BTW, every time I slip with flaps a puppy dies.

The "Cooperate and Graduate" philosophy works in the professional training environment. That's what you need to do if you want the job, right?
In the primary training world (private, comm, IFR, multi..) "Cooperate and Graduate" is just getting by. Passing the buck and fueling the tireless strive for mediocrity.

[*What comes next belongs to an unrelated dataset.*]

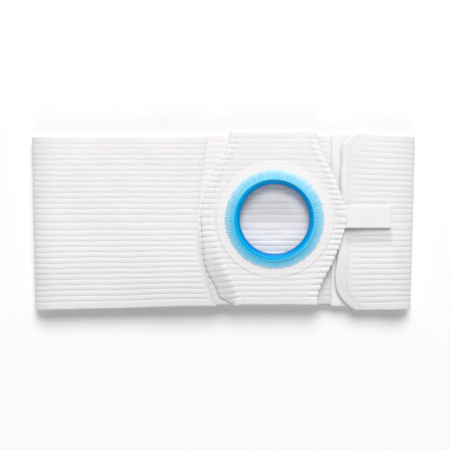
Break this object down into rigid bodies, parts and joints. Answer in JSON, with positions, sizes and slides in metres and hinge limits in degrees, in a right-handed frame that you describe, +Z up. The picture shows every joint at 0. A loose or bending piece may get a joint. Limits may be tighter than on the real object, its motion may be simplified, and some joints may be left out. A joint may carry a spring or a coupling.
{
  "type": "hernia belt",
  "caption": "Wide ribbed elastic support belt, closed and lying flat, with an eight-sided front panel and a round ringed opening.",
  "frame": {"origin": "under the middle of the belt's outline, on the surface it lies on", "axes": "+X along the laid belt to the fastening's side, +Y across its width to its upper edge, +Z up from the surface to the front layer"},
  "size_m": [0.3376, 0.1582, 0.0242],
  "materials": {
    "white_elastic": "white ribbed woven elastic, matt",
    "white_fabric": "smooth white brushed fabric, matt",
    "white_tape": "smooth white woven tape, matt",
    "blue_ring": "bright blue moulded plastic with a soft gloss",
    "blue_thread": "blue overlock thread"
  },
  "bodies": {
    "root": {"belt_band": "white_elastic", "front_carrier": "white_elastic", "support_panel": "white_elastic", "opening_patch": "white_fabric", "opening_ring": "blue_ring", "loop_patch": "white_fabric", "hook_patch": "white_fabric", "end_binding": "white_tape", "pull_tab": "white_tape"}
  },
  "joints": []
}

Bravo! Bravissimo! :clap: :clap:

The only placards on the topic I've ever seen all say "avoid slips with flaps extended." I tried to avoid it, I did, but then they cleared me for a short approach...
 
I didn't read the whole thread so maybe it was already mentioned. But the M model 172's and older had 40 degrees of flaps and the N model and newer had only 30 degrees. I'm not sure but maybe if you don't see the placard in the newer 172's, it has to do with less flapage. I believe they went to 30 degrees flaps in 1977's N model to improve full flaps go around performance so they wouldn't get sued quite as often when pilots screwed up the go arounds. I've slipped older 172's with 40 degrees of flaps and all you get is a buffet in the yoke from airflow disruption over the elevator. It's no big deal and I wouldn't hesitate to do the slip if I needed to.
 
I'm not sure but maybe if you don't see the placard in the newer 172's, it has to do with less flapage. I believe they went to 30 degrees flaps in 1977's N model to improve full flaps go around performance so they wouldn't get sued quite as often when pilots screwed up the go arounds. I've slipped older 172's with 40 degrees of flaps and all you get is a buffet in the yoke from airflow disruption over the elevator. It's no big deal and I wouldn't hesitate to do the slip if I needed to.

I used to fly a 1979 N model that still had 40 degrees, so they must have irked out a few more after 1977. Agreed though, slipping with flaps is a nonevent.